Moreover, the federal government embarked upon a roving expedition to fish out the petitioner’s income tax returns for ascertaining his income over the years and sufficiency of tax-paid (white) money to buy these properties, but presumably found no discrepancy. It was also not mentioned that subsequent to the purchase of the properties, the petitioner received any rent, the rejoinder explained, adding that in other words, the federation did not have even a fig-leaf of a benami case against him.

The information forming basis of the reference, the rejoinder said, was gathered through covert surveillance by different government agencies and a proxy complainant was subsequently set up and a sham investigative exercise was carried out by the Asset Recovery Unit (ARU) to legitimise the same.

Neither the ARU nor its chairman had any constitutional authority to receive a complaint of misconduct against superior court judges, the rejoinder emphasised, nor did they have any constitutional authority to direct any investigation, verification or collection of material. The ARU and its chairman had no legal authority to initiate investigation or scrutiny of any person whatsoever (much less a Supreme Court judge), nor could they direct any agency or department to share any confidential data about the petitioner or his family, the rejoinder argued.

It was admitted that neither the president, nor the prime minister or the cabinet had ever authorised the collection or verification of material in relation to the reference against the petitioner, the rejoinder contended.

The petitioner judge explained that filing of a reference against a judge was an executive function and the same was to be exercised by the cabinet collectively. The president’s opinion and actions under Article 209 were to be formed and exercised as per the advice of the cabinet under Article 48 of the Constitution.

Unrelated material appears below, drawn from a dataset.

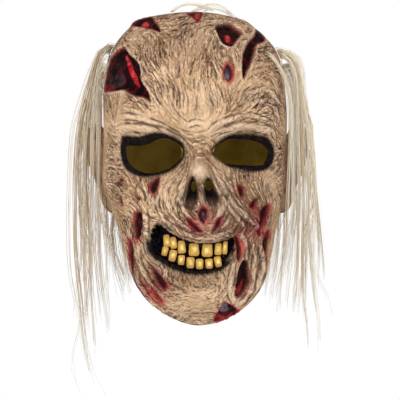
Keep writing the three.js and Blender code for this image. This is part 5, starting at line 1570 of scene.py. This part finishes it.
# The wisp on the crown: a few strands loop over it from the left, and some end above the right temple.
# Each wisp is given by its points and how many strands it has.
wisps = [
    ([
        (-24.7, 0), (-19.9, -4.8), (-12.3, -7.8), (-2.8, -8.4), (5.7, -6.5), (11.4, -3.8), (16.1, 0),
    ], 5),
    ([
        (-22.8, 0.5), (-14.2, -5.2), (-4.8, -6.6), (5.7, -3.8), (14.2, -0.5),
    ], 4),
    ([
        (-3.8, 0), (1.9, -3.3), (8.5, -6.2), (15.2, -7.4), (21.8, -6.5), (28.5, -2.4), (33.2, 3.3),
        (37, 8.1),
    ], 6),
    ([
        (-4.8, 0.5), (2.8, -2.4), (10.4, -4.6), (18.1, -5.5), (25.6, -2.8), (32.3, 2.4), (38.9, 8.4),
    ], 5),
    ([
        (6.6, -0.5), (13.3, -3.3), (20.9, -2.4), (29.4, 1.9), (36.1, 6.6),
    ], 4),
]
crown_paths, crown_tones = [], []
crown_thickness = 0.62
soften = np.array([0.25, 0.5, 0.25])
rng = np.random.default_rng(51)
for points_over, count in wisps:
    guide = np.array(points_over)
    t = np.linspace(0, 1, len(guide))
    s = np.linspace(0, 1, 14)
    across = np.interp(s, t, guide[:, 0])
    height = np.interp(s, t, wall - guide[:, 1])
    across[1:-1] = np.convolve(across, soften, "valid")
    height[1:-1] = np.convolve(height, soften, "valid")
    for _ in range(count):
        jitter = rng.normal(0, 1, 3)
        swell = np.sin(math.pi * s)
        forward = -6 - 5 * s + jitter[0] * 2.5 + 2 * swell * jitter[1]
        lifted = height + 0.6 * swell * jitter[1]
        crown_paths.append(np.stack([across + 0.8 * jitter[2], forward, lifted], -1))
        crown_tones.append(rng.uniform(0.4, 1))
widths = np.full(len(crown_paths), crown_thickness)
corners, faces, tone_values, along_values = tubes(np.array(crown_paths), widths, np.array(crown_tones))
crown_hair = new_piece("crown_hair", corners, faces, [strand_colour.material])
give(crown_hair, "tone", tone_values)
give(crown_hair, "along", along_values)
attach(crown_hair, "root")
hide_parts("hair_crown")

# THE STUDIO
# The mask is shown as a head holds it up, before a plain white ground and over a pale floor, in soft
# light from large lamps at the front. The camera looks straight at its face.
floor_radius, floor_height, floor_sides = 1.25, -0.44, 64
floor_mesh = bpy.data.meshes.new("pale_floor")
ring = [
    (floor_radius * math.cos(a), floor_radius * math.sin(a), floor_height)
    for a in np.linspace(0, 2 * math.pi, floor_sides + 1)[:-1]
]
floor_mesh.from_pydata(ring, [], [list(range(floor_sides))])
ground = Finish("pale floor paint", roughness=0.8)
ground_cloud = ground.noise(3, 2)
ground.set(Base_Color=ground.blend(ground_cloud, (0.86, 0.86, 0.85), (0.9, 0.9, 0.89)))
floor_mesh.materials.append(ground.material)
floor_piece = bpy.data.objects.new("pale_floor", floor_mesh)
bpy.context.scene.collection.objects.link(floor_piece)

world = bpy.data.worlds.new("white room")
world.use_nodes = True
background = world.node_tree.nodes["Background"]
background.inputs["Color"].default_value = (1, 1, 1, 1)
background.inputs["Strength"].default_value = 1.0
bpy.context.scene.world = world
bpy.context.scene.view_settings.view_transform = "Standard"

for name, place, power, size in (
    ("key_lamp", (-0.6, -1.5, 1.0), 9, 0.7),
    ("fill_lamp", (1.0, -1.5, 0.1), 2.5, 1.1),
):
    lamp = bpy.data.lights.new(name, "AREA")
    lamp.energy = power
    lamp.size = size
    placed = bpy.data.objects.new(name, lamp)
    placed.location = place
    aim = np.array([0, 0, -0.15]) - place
    yaw = math.atan2(aim[0], -aim[1])
    tilt = math.acos(-aim[2] / np.linalg.norm(aim))
    placed.rotation_euler = (tilt, 0, yaw + math.pi)
    bpy.context.scene.collection.objects.link(placed)

camera = bpy.data.cameras.new("front_camera")
camera_distance, view_breadth, sensor = 4.5, 0.38, 36
camera.sensor_width = sensor
camera.lens = sensor * camera_distance / view_breadth
camera.clip_end = 50
front_camera = bpy.data.objects.new("front_camera", camera)
front_camera.location = (0.00285, -camera_distance, -0.1766)
front_camera.rotation_euler = (math.radians(90), 0, 0)
bpy.context.scene.collection.objects.link(front_camera)
bpy.context.scene.camera = front_camera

But the same was admittedly lacking in the present case, the rejoinder pointed out.

Moreover, the president had to perform such functions after application of his own independent mind as mere and singular advice of the prime minister was insufficient, the rejoinder said.

The rejoinder argued that the petitioner judge could not be compelled to provide information about the properties independently owned by his wife and children particularly when his wife and adult children were not his dependents and conduct their own affairs independently.

The fact that nothing was enquired from the owners of the properties confirmed that they were satisfied with their financial affairs but he was targeted for obvious mala fide reasons with the pre-planned ulterior objective to remove him, Justice Isa observed.

The rejoinder recalled that the Attorney-General was a constitutional office holder but unfortunately the AG voluntarily assumed (in his own reply filed before the SJC) the role of a prosecutor and persecutor of the petitioner judge. It was unfortunate that the SJC nevertheless considered it appropriate to be represented in the current petition through him, the rejoinder added.

About the sources of income of his family members, the petitioner judge explained that in 2013 his daughter and son were married and working. His daughter was working in a law firm in the UK while her husband was also a working barrister. Likewise, his son was employed at an estate agency and he also did jobs as an independent contractor, whereas his wife was an analyst at a private equity firm, the rejoinder said.

While none of this had been denied by the federation, it still alleged that the petitioner’s children had no independent source of income, the petitioner judge added. What was propagated by the Nazi Joseph Goebbels that – repeat a lie often enough and it becomes the truth – was the same tactic being employed against the petitioner, the rejoinder alleged.